Актерское соло звучит почти безукоризненно, с ансамблем пока большие проблемы. Артисты, играющие в спектакле по несколько персонажей при одном Главном, обречены на роли статистов. Они не успевают (да от них и не требуют) ни полноценно показать, ни максимально раскрыть свои образы, ограничиваясь небольшими зарисовками, этюдами, которые на фоне полнокровного Героя выглядят либо бледно, либо карикатурно. И Наталья Швец (Лиза, Девочка), и Ксения Лаврова-Глинка (Полина, Дама) играют очень нервно, часто не зная, чем себя занять на сцене, кого соблазнять и кому плакаться. При довольно активном существовании в рисунке спектакля обе женщины не сумели рассказать о себе ничего: может, поэтому и не нашли должного сочувствия у публики, и не смотря на неутихающие страдания, жалость они не вызывали. Режиссер, в свою очередь, ничего интересного актрисам не предложил, кроме дурацкого девчачьего кривляния, которое на первой минуте вызывает умиление, на пятой — недоумение, а на десятой — раздражение. 

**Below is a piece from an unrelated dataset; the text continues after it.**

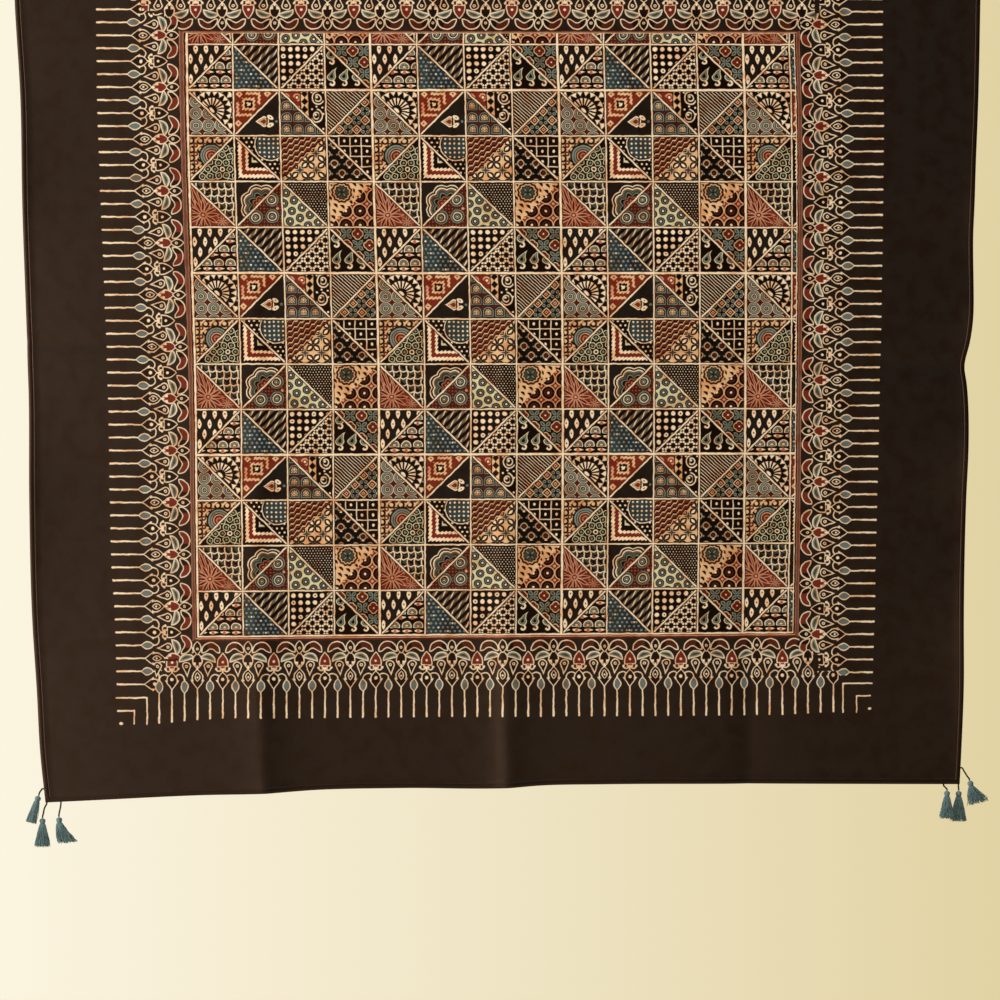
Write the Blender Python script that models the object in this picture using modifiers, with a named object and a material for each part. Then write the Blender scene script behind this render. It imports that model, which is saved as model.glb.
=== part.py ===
"""Ajrakh cloth: a square of block-printed cotton that hangs by its top edge, with corner tassels.

Metres, +Z up. The origin is the middle of the top edge, the printed face looks along -Y, and +X is
the right-hand side of that face. A height on the cloth is given as its drop below the top edge.
"""
import math
import random
from typing import NamedTuple

import bmesh
import bpy
import numpy as np

CLOTH_THICKNESS = 0.0012
HEM_THICKNESS = 0.0024
GAP = 0.0003
CORD_RADIUS = 0.0009

TASSEL_STEPS = 8
LOCK_INSET = 0.00012
LOCK_LENGTH_SPREAD = 0.0016
HEAD_LENGTH = 0.0066
SKIRT_ROOT_RADIUS = 0.0029
SKIRT_CORE_RADIUS = 0.0015
WAIST_FRACTION = 0.45
SKIRT_BELL = 0.85
SWAY_BEND = 1.5
TINY = 0.00001


class Edge(NamedTuple):
    """Where the two side edges hang, at one drop."""

    drop: float
    left: float
    right: float


class Hem(NamedTuple):
    """How far down the bottom hem hangs, at a share u of the width from the left edge."""

    u: float
    drop: float


class Crease(NamedTuple):
    """A pressed crease from top to bottom: a ridge stands forward, a valley back.

    Each flank has its own reach, the distance in which its height falls to about a third.
    """

    u: float
    forward: float
    left_reach: float
    right_reach: float


class Wave(NamedTuple):
    """A place where a side edge stands off, forward of the cloth beside it."""

    u: float
    drop: float
    half_height: float
    forward: float
    reach: float


EDGES = (
    Edge(0.000, -0.5070, 0.5050),
    Edge(0.152, -0.5040, 0.5030),
    Edge(0.257, -0.4977, 0.5008),
    Edge(0.385, -0.4951, 0.4956),
    Edge(0.509, -0.4909, 0.4920),
    Edge(0.535, -0.4901, 0.4867),
    Edge(0.552, -0.4894, 0.4888),
    Edge(0.674, -0.4878, 0.4878),
    Edge(0.807, -0.4847, 0.4847),
    Edge(0.873, -0.4805, 0.4852),
    Edge(0.940, -0.4768, 0.4831),
    Edge(0.989, -0.4716, 0.4806),
)

HEMS = (
    Hem(0.00, 0.9891),
    Hem(0.05, 0.9868),
    Hem(0.17, 0.9814),
    Hem(0.24, 0.9797),
    Hem(0.30, 0.9761),
    Hem(0.39, 0.9745),
    Hem(0.51, 0.9740),
    Hem(0.54, 0.9718),
    Hem(0.61, 0.9703),
    Hem(0.77, 0.9696),
    Hem(1.00, 0.9703),
)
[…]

Антон Яковлев сделал вполне приличную инсценировку. Вместе с художниками и музыкантами придумал визуальный образ спектакля — с прозрачным черным тюлем, с движением теней и поезда, с ароматным яблоком — горящим красным пятном в черно-белом пространстве. Конечно же, ввел живую музыку в сюжет, сделал ее реально действующим лицом. Нашел общий язык с главным исполнителем. Выстроил вместе с ним роль по-альпинистски — снизу вверх. Но ближе к вершине режиссерская фантазия дала сбой, и на финал сил не хватило: не принимать же за режиссерское решение бессвязное бормотание актеров, из которого с трудом вычленяются ключевые слова — «нож», «ничего не было», «убил», «она умирает»? После этого Михаилу Пореченкову выносят большую медную трубу, он с трудом выдувает из нее жуткие утробные звуки, которые постепенно превращаются в стон.